Check in with the new joiner regularly and appreciate that it might take people a bit longer to pick up on the culture then they would in person. If possible send them some company products so that they can feel engaged with the brand in a physical sense.

Q) How does Jemma become a better/great virtual assistant (without face to face interaction) e.g. since there’s hardly interaction with colleagues face-to-face and being visible, besides scheduling regular meetings with her manager/stakeholders.

A) I always try to remember that as an assistant you are here to make your manager's life easier, so try to pre-empt & be a step ahead where possible. Have an open communication e.g. share notes in One Note so as to try to keep email volume down.

It's not that different as to how you work for a frequent traveller, or someone that worked in a different office to you.

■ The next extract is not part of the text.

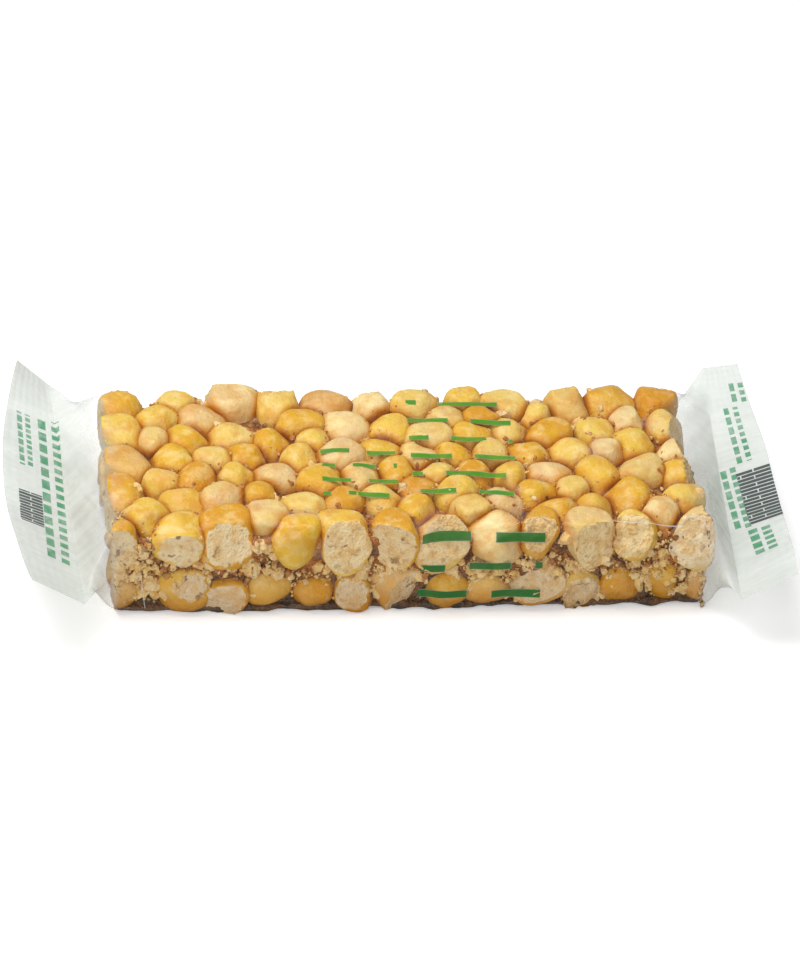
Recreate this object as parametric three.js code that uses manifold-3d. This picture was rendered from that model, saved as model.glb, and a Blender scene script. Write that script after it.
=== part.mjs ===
// Chickpea brittle bar in a clear flow wrap, in millimetres, +Z up.
// Two layers of roasted chickpeas are set in syrup and sawn into a slab. The clear film clings to the slab, so
// there the slab's uneven outside is the sealed wrap's too. At each end the film leaves the slab as a shut
// pleat and is drawn together into a flat crimped fin that tips upwards.
// The origin is on the resting plane, below the middle of the slab. X runs along the bar and -Y is its front.
import * as THREE from "three";
import { mergeVertices } from "three/addons/utils/BufferGeometryUtils.js";
import Module from "manifold-3d";

// The slab
const BAR_LENGTH = 108;
const BAR_WIDTH = 46;
const BAR_HEIGHT = 18.5;
const SYRUP_INSET = 1.7; // from the sawn sides to the syrup between the peas
const SYRUP_TOP_DEPTH = 3.4; // from the level of the pea tops down to the syrup

// The peas
const PEA_RADIUS_SMALL = 3.4;
const PEA_RADIUS_LARGE = 5;
const LAYERS = 2;
const ROWS = 8;
const COLUMNS = 15;
const ROW_PITCH = 7;
const COLUMN_PITCH = 8;
const START_JITTER = 7; // how far a pea may start from its place in the row
const LEVEL_JITTER = 1; // how far a pea may sit below the pressed surface
const LEAN = 0.6; // radians
const OUT_OF_ROUND = 0.16;
const BITE = 0.93; // neighbours settle at this share of the sum of their radii
const SAW_WANDER = 1.2; // how far inside the saw lines a pea may have split
const SETTLE_STEPS = 60;
const SETTLE_PUSH = 0.4; // the share of an overlap that one step takes away
const SQUEEZE = 0.002; // the share by which one step draws the peas in towards the middle
const PEA_SEED = 11;
const PEA_SIDES = 8;
const PEA_RINGS = 5;
const PEA_SWELL = 1.04; // so that a pea of few sides is as large as a round one
const LEAST_INSIDE = 0.35; // a pea with less than this share of its radius inside the saw lines falls off

// The film's ends, measured from the middle of the bar
const WRAP_GAP = 0.3; // between the slab's end and the film's end piece
const SLEEVE_ROUND = 1.6; // how far the sleeve's four corners are drawn in where it leaves the slab
const FIN_THICKNESS = 0.6;
const FIN_CORNER = BAR_HEIGHT / 2; // the flattened side of the sleeve, out past the slab's own width
const PLEAT_STEPS = 3;
const FIN_STEPS = 4;
const END_COLUMNS = 20;
const SIDE_STEPS = 3;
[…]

I remember when the idea of hot-desking for a PA seemed ridiculous, not being able to sit next to your boss & discuss things as they came in, but when I moved to a new job/office with activity-based working, I soon realised that technology makes working away from each other pretty easy & smooth. The old school image of a PA sitting outside the executive's office is no more & what's more important now is making sure the job gets done efficiently.

Q) What are the attributes to be successful as a virtual assistant?

Be flexible but know your boundaries - I have found that difficult, but it’s important to learn to say no when needed.

Be open to taking on new clients & new tasks - I have developed lots of different skills & experience within different industries.

Be interested in the people you work for - I have learnt to appreciate the different nuances of my clients & especially if they are a small business, they really appreciate your interest.